→ **Task directions**: Find the word "from" in the records below. List each line containing it.

→ **A block of data**:

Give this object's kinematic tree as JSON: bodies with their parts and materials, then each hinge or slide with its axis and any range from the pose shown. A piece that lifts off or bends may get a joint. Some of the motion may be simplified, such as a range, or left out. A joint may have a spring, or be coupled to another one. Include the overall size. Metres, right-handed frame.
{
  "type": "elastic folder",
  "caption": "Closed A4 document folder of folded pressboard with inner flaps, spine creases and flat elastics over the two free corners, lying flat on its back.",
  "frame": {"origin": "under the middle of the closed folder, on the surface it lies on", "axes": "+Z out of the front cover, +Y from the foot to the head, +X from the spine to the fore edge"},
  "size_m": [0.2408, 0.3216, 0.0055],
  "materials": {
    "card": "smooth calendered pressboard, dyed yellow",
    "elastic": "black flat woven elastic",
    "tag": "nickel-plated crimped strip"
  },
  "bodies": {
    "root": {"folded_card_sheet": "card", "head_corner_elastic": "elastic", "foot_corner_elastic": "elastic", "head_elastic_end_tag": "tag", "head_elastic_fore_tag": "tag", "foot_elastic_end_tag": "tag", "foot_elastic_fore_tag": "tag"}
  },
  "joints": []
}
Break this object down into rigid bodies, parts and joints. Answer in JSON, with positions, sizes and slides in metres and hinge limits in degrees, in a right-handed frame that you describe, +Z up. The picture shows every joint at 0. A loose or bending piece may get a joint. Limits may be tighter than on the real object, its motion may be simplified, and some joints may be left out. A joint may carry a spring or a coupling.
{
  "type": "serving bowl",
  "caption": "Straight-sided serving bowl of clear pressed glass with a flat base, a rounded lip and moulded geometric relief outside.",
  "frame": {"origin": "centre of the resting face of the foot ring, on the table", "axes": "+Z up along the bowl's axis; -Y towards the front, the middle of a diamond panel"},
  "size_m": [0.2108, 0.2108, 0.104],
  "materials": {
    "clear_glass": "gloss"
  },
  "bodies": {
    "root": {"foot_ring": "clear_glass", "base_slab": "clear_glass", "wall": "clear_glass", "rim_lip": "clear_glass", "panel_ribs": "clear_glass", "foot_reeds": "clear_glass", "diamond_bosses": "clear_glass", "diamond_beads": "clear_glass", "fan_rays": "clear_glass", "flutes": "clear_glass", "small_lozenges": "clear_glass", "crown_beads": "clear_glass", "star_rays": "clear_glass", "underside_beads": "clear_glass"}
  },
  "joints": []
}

==

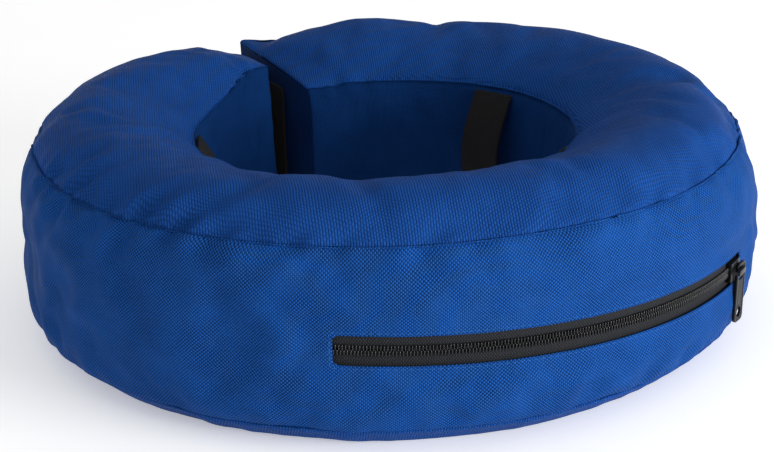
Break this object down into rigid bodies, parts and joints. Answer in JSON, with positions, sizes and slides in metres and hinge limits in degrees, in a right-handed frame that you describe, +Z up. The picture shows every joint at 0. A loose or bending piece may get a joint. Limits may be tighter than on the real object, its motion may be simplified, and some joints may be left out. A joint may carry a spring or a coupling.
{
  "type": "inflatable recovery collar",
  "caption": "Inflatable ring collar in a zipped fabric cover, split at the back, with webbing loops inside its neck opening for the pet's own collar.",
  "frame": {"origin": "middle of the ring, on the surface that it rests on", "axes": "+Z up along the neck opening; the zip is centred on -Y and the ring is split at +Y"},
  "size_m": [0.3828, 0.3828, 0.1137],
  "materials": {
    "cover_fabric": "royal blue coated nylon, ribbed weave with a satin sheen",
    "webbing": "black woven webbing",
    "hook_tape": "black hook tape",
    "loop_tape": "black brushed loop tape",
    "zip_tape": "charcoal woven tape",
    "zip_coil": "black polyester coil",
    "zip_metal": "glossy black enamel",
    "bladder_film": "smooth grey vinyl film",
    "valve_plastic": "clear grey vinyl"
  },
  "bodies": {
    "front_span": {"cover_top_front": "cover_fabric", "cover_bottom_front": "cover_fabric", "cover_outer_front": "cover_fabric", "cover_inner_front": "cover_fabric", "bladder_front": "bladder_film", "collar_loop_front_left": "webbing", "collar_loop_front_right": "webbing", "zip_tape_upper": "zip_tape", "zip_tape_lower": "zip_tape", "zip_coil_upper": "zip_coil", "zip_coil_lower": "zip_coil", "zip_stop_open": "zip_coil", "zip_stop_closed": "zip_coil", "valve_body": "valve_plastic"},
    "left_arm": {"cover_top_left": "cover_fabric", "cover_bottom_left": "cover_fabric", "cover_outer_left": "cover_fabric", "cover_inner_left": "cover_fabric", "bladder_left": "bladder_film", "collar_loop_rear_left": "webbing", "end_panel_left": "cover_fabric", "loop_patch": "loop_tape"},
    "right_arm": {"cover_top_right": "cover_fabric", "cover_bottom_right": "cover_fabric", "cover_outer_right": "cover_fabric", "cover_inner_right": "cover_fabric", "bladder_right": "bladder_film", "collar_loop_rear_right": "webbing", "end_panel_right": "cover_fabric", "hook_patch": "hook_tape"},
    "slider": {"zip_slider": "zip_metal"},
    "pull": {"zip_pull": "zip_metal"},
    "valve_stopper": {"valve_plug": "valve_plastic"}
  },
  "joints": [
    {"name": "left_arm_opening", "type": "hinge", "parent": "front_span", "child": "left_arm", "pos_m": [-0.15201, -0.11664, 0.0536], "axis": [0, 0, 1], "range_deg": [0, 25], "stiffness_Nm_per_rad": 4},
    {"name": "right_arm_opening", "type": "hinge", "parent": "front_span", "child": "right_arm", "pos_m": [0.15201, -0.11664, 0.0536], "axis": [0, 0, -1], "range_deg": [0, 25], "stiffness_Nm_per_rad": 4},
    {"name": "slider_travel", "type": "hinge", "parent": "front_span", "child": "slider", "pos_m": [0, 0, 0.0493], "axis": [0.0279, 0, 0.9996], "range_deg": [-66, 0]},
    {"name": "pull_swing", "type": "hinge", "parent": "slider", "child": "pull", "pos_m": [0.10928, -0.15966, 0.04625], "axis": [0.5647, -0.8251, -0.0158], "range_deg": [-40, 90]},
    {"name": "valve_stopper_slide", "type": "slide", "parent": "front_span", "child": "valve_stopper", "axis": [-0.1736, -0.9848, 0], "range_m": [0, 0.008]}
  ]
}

→ **Solution**:
Give this object's kinematic tree as JSON: bodies with their parts and materials, then each hinge or slide with its axis and any range from the pose shown. A piece that lifts off or bends may get a joint. Some of the motion may be simplified, such as a range, or left out. A joint may have a spring, or be coupled to another one. Include the overall size. Metres, right-handed frame.
  "frame": {"origin": "under the middle of the closed folder, on the surface it lies on", "axes": "+Z out of the front cover, +Y from the foot to the head, +X from the spine to the fore edge"},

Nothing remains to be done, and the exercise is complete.